After his 1998 racketeering conviction, Sater spent more than a decade as an informant on the Mafia and on national security-related matters. Federal prosecutors kept even the existence of Sater’s racketeering case out of publicly available court records for 14 years.
During that time, Sater launched a luxury real estate development career. Sealed court records prevented potential customers or partners from learning about his past association with organized crime. Sater altered his name, to Satter, and became a top executive in Bayrock, a development firm that partnered with Trump on the Trump Soho high-rise hotel in Manhattan and other branded luxury real estate deals.
Civil lawsuits — including a sealed case filed in U.S. District Court in the Southern District of New York that was obtained by the AP — have alleged that Bayrock engaged in a pattern of misconduct during Sater’s tenure, sometimes involving potential Trump projects. The AP obtained a copy of the sealed lawsuit, which was refiled last month, when the original complaint was included as part of a lawsuit Sater filed in an Israeli court. Bayrock’s attorney told AP that the firm did not mislead anyone about Sater’s past and denied any misconduct. The firm has not yet responded to a version of the complaint refiled in U.S. court last month.

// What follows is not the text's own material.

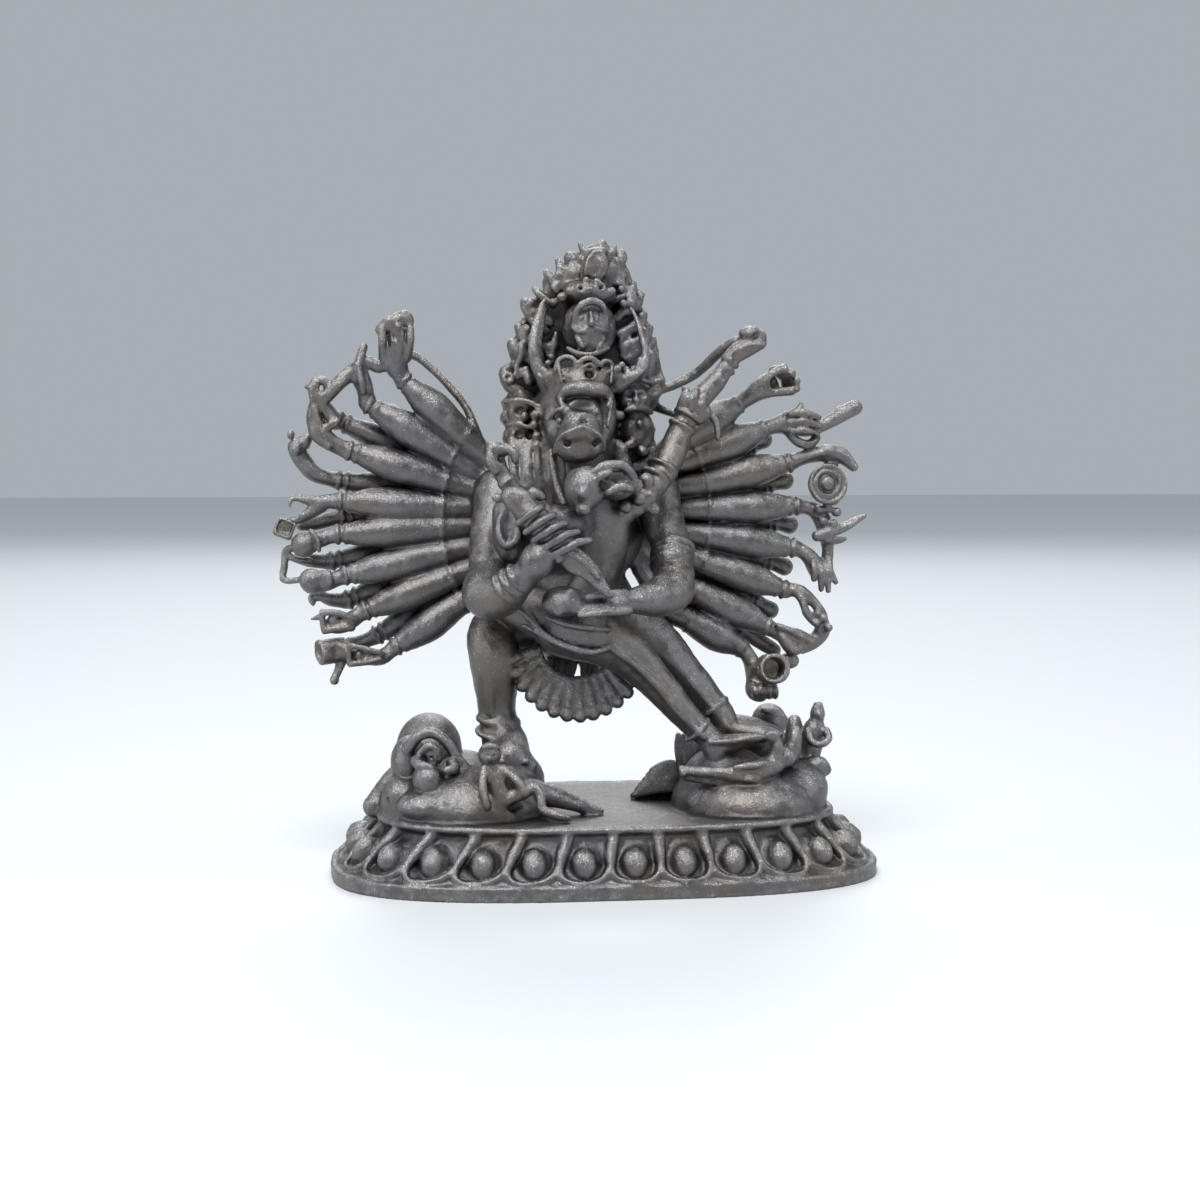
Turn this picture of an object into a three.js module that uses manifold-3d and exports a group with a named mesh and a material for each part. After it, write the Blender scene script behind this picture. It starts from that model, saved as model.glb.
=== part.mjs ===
import * as THREE from 'three';
import { mergeVertices } from 'three/addons/utils/BufferGeometryUtils.js';
import Module from 'manifold-3d';

// Small cast metal statue of a many-armed, buffalo-headed deity embracing a consort, on a lotus base.
// Millimetres, +Z up, the front looks toward -Y, the origin is in the middle of the underside.

const wasm = await Module();
wasm.setup();

// lotus base
const BASE_HEIGHT = 5.2;
const BASE_HALF_LENGTH = 21.6;
const BASE_HALF_DEPTH = 13.1;
const TOP_HALF_LENGTH = 17.8;
const TOP_HALF_DEPTH = 11.3;
const BASE_ROUNDNESS = 2.9;
const BASE_SIDES = 40;
const PETAL_COUNT = 28;
const PETAL_PHASE = 0.19;
const PETAL_SIZE = [1.35, 1.05, 1.75];
// height, and the share of the way in from the foot's outline to the top's
const BASE_PROFILE = [[0, 0], [0.95, 0.02], [1.25, 0.2], [4.5, 1.12], [4.8, 0.97], [BASE_HEIGHT, 1.0]];

// body
const BODY_X = -2.4;
const CHEST_HEIGHT = 27.0;
const WAIST_HEIGHT = 21.6;
const HIP_HEIGHT = 19.4;

// fans of arms: each row is root height, wrist x, wrist height, then the hand as steps from the wrist
const FRONT_ROW_Y = 1.0;
const REAR_ROW_Y = 2.7;
const LEFT_FAN = { hubX: -5.6, hubHeight: 27.4, rootX: -8.4 };
const RIGHT_FAN = { hubX: 1.0, hubHeight: 27.6, rootX: 4.8 };
const ARM_SWELL = 1.38;
const REAR_SWELL = 1.15;
const WRIST_RADIUS = 0.66;
const LEFT_FRONT_ARMS = [
  [32.0, -15.7, 38.8, [[-0.2, 1.6, 1.0], [-0.4, 3.6, 1.1], [-0.1, 5.3, 1.15]]],
  [30.6, -18.5, 36.9, [[-0.5, 1.6, 0.95], [-0.6, 3.2, 0.8], [-0.3, 4.5, 0.4]]],
  [29.6, -20.1, 33.3, [[-1.2, 0.5, 0.8], [-2.0, 1.7, 0.85], [-2.3, 3.6, 0.45]]],
  [28.6, -20.9, 29.3, [[-1.8, -0.6, 0.75], [-2.7, -1.4, 0.7], [-3.3, -1.8, 0.6]]],
  [27.4, -21.1, 26.7, [[-1.4, -0.4, 0.9], [-2.3, -0.6, 1.15], [-3.0, -0.4, 0.7]]],
  [26.2, -20.5, 23.4, [[-1.3, -0.5, 0.85], [-2.3, -0.5, 1.25], [-3.0, 0.1, 0.7]]],
  [24.8, -18.9, 20.6, [[-1.2, -0.8, 0.85], [-2.2, -0.9, 1.1], [-2.9, -0.2, 0.6]]],
  [23.2, -16.5, 17.7, [[-1.3, -0.7, 0.8], [-2.6, -0.5, 0.95], [-3.2, 0.1, 0.9]]],
];
const LEFT_REAR_ARMS = [
  [31.2, -15.9, 35.6, [[-0.6, 0.6, 0.8]]],
  [30.2, -20.9, 35.7, [[-1.0, 1.6, 0.75], [-1.5, 2.7, 0.75], [-2.4, 2.8, 0.35]]],
  [29.4, -20.9, 30.9, [[-1.8, 0.6, 0.75], [-2.7, 1.9, 0.8], [-3.5, 3.8, 0.35]]],
  [28.2, -20.6, 28.0, [[-1.8, -0.4, 0.7], [-3.0, -0.8, 0.6]]],
  [26.8, -21.5, 24.5, [[-1.3, 0.1, 0.7], [-2.6, 0.6, 0.6]]],
  [25.6, -20.2, 21.4, [[-1.2, 0.1, 0.7], [-1.9, 0.5, 0.5]]],
  [24.2, -17.9, 18.5, [[-1.2, -0.5, 0.7], [-2.0, -0.5, 0.6]]],
];
const RIGHT_FRONT_ARMS = [
  [33.0, 11.1, 37.0, [[1.2, 0.8, 0.95], [2.5, 1.6, 1.4], [3.6, 2.0, 1.3]]],
  [31.6, 13.3, 35.0, [[1.0, 0.3, 0.85], [2.1, 0.4, 1.25], [3.4, 0.1, 0.9]]],
  [29.9, 15.4, 32.3, [[1.2, 0.6, 0.75], [2.6, 0.7, 0.85], [3.8, 0.3, 0.7]]],
  [28.5, 16.1, 28.8, [[1.2, -0.3, 0.75], [2.1, -1.3, 0.85], [2.5, -2.7, 0.75]]],
  [27.0, 15.8, 25.4, [[1.2, -0.5, 0.8], [2.2, -1.7, 0.95], [2.5, -3.1, 0.75]]],
  [25.6, 15.0, 22.0, [[1.3, -0.3, 0.8], [2.3, -1.6, 0.9], [2.8, -3.2, 0.8]]],
  [23.4, 13.6, 19.0, [[1.2, -0.6, 0.8], [2.6, -1.1, 0.95], [3.2, -1.8, 0.7]]],
  [20.9, 11.5, 17.3, [[0.5, -1.0, 0.75], [0.9, -2.3, 1.1], [0.9, -3.4, 0.9]]],
];
const RIGHT_REAR_ARMS = [
  [32.2, 9.9, 35.6, [[0.6, 0.7, 0.8]]],
  [30.8, 12.6, 33.7, [[0.8, 0.4, 0.8]]],
  [29.2, 14.2, 30.6, [[1.0, 0.2, 0.8]]],
  [27.8, 14.6, 27.4, [[1.0, -0.2, 0.8]]],
  [26.4, 14.2, 24.2, [[1.0, -0.4, 0.8]]],
  [24.8, 13.0, 20.9, [[1.0, -0.6, 0.8]]],
  [22.4, 11.8, 18.7, [[1.2, -0.8, 0.75], [2.6, -1.7, 0.8]]],
];

// flame-edged hair behind the stacked heads
const HALO_FOOT = [-1.9, 32.6];
const HALO_TIP = [-0.5, 49.0];
const HALO_TEETH = 11;
const HALO_TOOTH = 0.75;
const HALO_DEPTH = [0.4, 2.2];
// height above the foot as a share, and half width there
const HALO_WIDTHS = [[0, 4.9], [0.18, 5.3], [0.36, 6.1], [0.5, 5.7], [0.62, 4.8], [0.75, 4.1], [0.9, 2.6], [1, 0.9]];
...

Trump’s lawyer, Garten, said Trump had no knowledge of alleged improprieties at Bayrock or reason to believe that Sater was a major stakeholder in Bayrock’s projects. Trump only learned of Sater’s troubled past when The New York Times reported details in December 2007. In the article, Trump distanced himself from Sater, saying: “I didn’t really know him very well.”
Garten said Trump had no further interactions with Sater at Bayrock following the revelations of his criminal history. But a new relationship was formed in 2010 when Trump offered Sater office space and a chance to round up new business possibilities for the Trump Organization.
“The guy’s been in business a long time, he’s got a lot of contacts,” Garten said of Sater.